On September 14, 2005, Northwest filed for bankruptcy protection under Chapter 11 of the United States Bankruptcy Code. Prior to and following its bankruptcy, Northwest missed several payments owed to Mesaba, and on October 13, 2005, Mesaba also filed for Chapter 11 bankruptcy protection. It is unclear what effect these bankruptcy petitions will have on the ASA between Northwest and Mesaba. It is possible that either Northwest or Mesaba could reject the ASA in bankruptcy. Mesaba believes that rather than the ASA being assumed by either party, it is more likely that the ASA will be renegotiated once both parties determine their respective fleet compositions.

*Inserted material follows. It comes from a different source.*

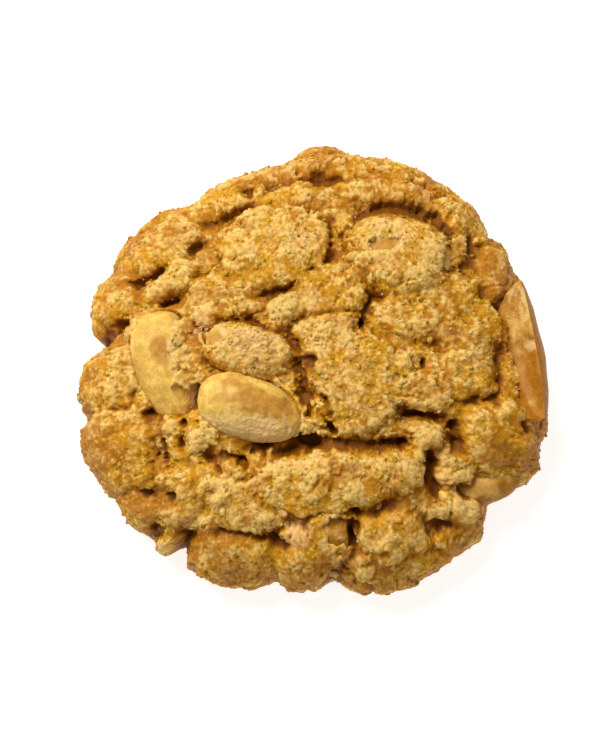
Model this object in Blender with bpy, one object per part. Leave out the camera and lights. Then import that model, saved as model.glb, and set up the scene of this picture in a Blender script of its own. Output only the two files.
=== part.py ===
"""A peanut oatmeal cookie: a chunky drop cookie of craggy dough with roasted peanut kernels baked into it.

Metres, +Z up. Sizes below are in millimetres and MM turns them into metres. The cookie lies on its flat
base, with the origin on that base under the middle of the whole cookie. +X is its right, +Y its back.
"""

import math
from collections import namedtuple

import bmesh
import bpy
from mathutils import Matrix, Vector, noise

MM = 0.001

# Linear colours, and how rough each surface is.
DOUGH_COLOUR = (0.55, 0.30, 0.07, 1.0)
DOUGH_ROUGHNESS = 0.75
PALE = (0.68, 0.42, 0.13, 1.0)
CRUMBED = (0.62, 0.36, 0.11, 1.0)
TOASTED = (0.55, 0.28, 0.08, 1.0)
KERNEL_ROUGHNESS = 0.45

# The dough's envelope, before its crags: a low dome with a rolled edge on a flat base.
CROWN_HEIGHT = 16.6
WIDEST_HEIGHT = 4.2
BASE_TUCK = 2.4
REFERENCE_REACH = 34.5
DOME_SQUARENESS = 2.5
PROFILE_STEPS = 240
DOUGH_CELLS = 68
PLAN_MIDDLE = (0.10, 1.00)

# How the crags are cut.
VALLEY_DEPTH = -0.6
CLOD_CROWN = 0.6
CLOD_SQUARENESS = 2.6
CLOD_EDGE = 1.15
COARSE_RAGGEDNESS = 0.75
COARSE_RAG_SIZE = 3.4
CRACK_EDGE = 1.1
RELIEF_FADE = (0.86, 0.985)
LUMP_HEIGHT = 0.35
LUMP_SIZE = 4.2

# Where each wander is read from the noise, so that no two clods or cracks share one.
CLOD_NOISE_STEP = 7.3
CRACK_NOISE_START = 200.0
CRACK_NOISE_STEP = 5.1
LUMP_NOISE_PLACE = 91.0

# Room left between a kernel and its socket in the dough.
SOCKET_GAP = 0.35
SEAT_MARGIN = 0.3
SEAT_EDGE = (0.92, 1.3)
KERNEL_SEGMENTS = 18
KERNEL_RINGS = 11
WHOLE_FULLNESS = 2.25
HALF_FULLNESS = 1.75
KERNEL_NARROWING = 0.14
HALF_STRAIGHTNESS = 0.85
BREAK_SHARE = 0.30
BREAK_SLANT = 0.08
POLE_REACH = 1e-4
CREASE_ANGLE = 40
WELD_DISTANCE = 1e-7

# How far the edge reaches from the middle, by angle in degrees anticlockwise from +X.
RIM = [
    (0, 34.2), (15, 34.4), (24, 35.4), (35, 36.0), (39, 34.9), (46, 36.0), (61, 36.8), (75, 35.3),
    (88, 36.3), (100, 33.5), (109, 33.8), (125, 33.1), (135, 35.3), (147, 35.8), (156, 34.9),
    (162, 35.0), (168, 34.6), (173, 33.2), (180, 34.8), (187, 35.5), (191, 35.1), (197, 36.4),
    (209, 35.3), (227, 35.5), (230, 35.5), (234, 33.4), (238, 35.4), (246, 35.2), (253, 34.0),
    (259, 32.5), (269, 33.2), (275, 32.4), (284, 34.9), (300, 35.1), (315, 35.3), (326, 33.4),
    (334, 35.6), (339, 36.8), (346, 36.8), (355, 36.0),
]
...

As consideration for entering into the ASA, and pursuant to a separate agreement between the Company and Northwest, the Company made a capital contribution of approximately $31.7 million to Mesaba and also amended the warrants that were then held by Northwest to reduce the number of shares of the Company’s common stock issuable upon exercise from 4,151,922 shares exercisable at prices from $7.25 to $21.25 per share to an aggregate of 4,112,500 shares exercisable at a price of $8.74 per share. The Amended and Restated Warrant expires ten years from the date of the ASA. Under the terms of the Amended and Restated Warrant, sixty percent of the shares become exercisable upon the delivery of the 15th Canadair regional jet aircraft to Mesaba, and an additional 4% of the shares become exercisable with each subsequent delivery of the next ten aircraft. To date, only two of such aircraft have been delivered to Mesaba, and Northwest has advised that no additional aircraft will be delivered unless and until Mesaba is awarded new aircraft pursuant to a new request for proposal issued by Northwest. The Company believes that if a new agreement is reached between Mesaba and Northwest, the Company and Northwest will renegotiate the terms of the Amended and Restated Warrant. Finally, in connection with the ASA, the Company also entered into a registration rights agreement to register the shares of stock currently held by Northwest and the shares of stock that will be issuable to Northwest upon exercise of the warrants. Prior to entering the ASA, Northwest had pledged certain of its shares to Boeing Capital Corporation, and Boeing is also a party to the registration rights agreement. The registration statement has not been filed and will likely not be filed unless and until a new agreement is reached between Northwest and Mesaba.

Agreement with Management Partners and Associates

During fiscal 2005, the Company, Mesaba and Big Sky paid approximately $921,000 to Management Partners and Associates for Sarbanes-Oxley compliance consulting services. Management Partners is owned by William Pal-Freeman and Thomas Schmidt, each of whom also provided certain executive consulting services to Mesaba. On March 1, 2005, Mr. Pal-Freeman accepted the position of Vice President, Technology and Services at Mesaba. On October 11, 2005, Mr. Schmidt accepted the position of Vice President, Finance at Mesaba. Mr. Schmidt was also named to the Board of Directors of Mesaba in October 2005. Concurrently with Mr. Schmidt’s hiring, Management Partners terminated its relationship with Mesaba.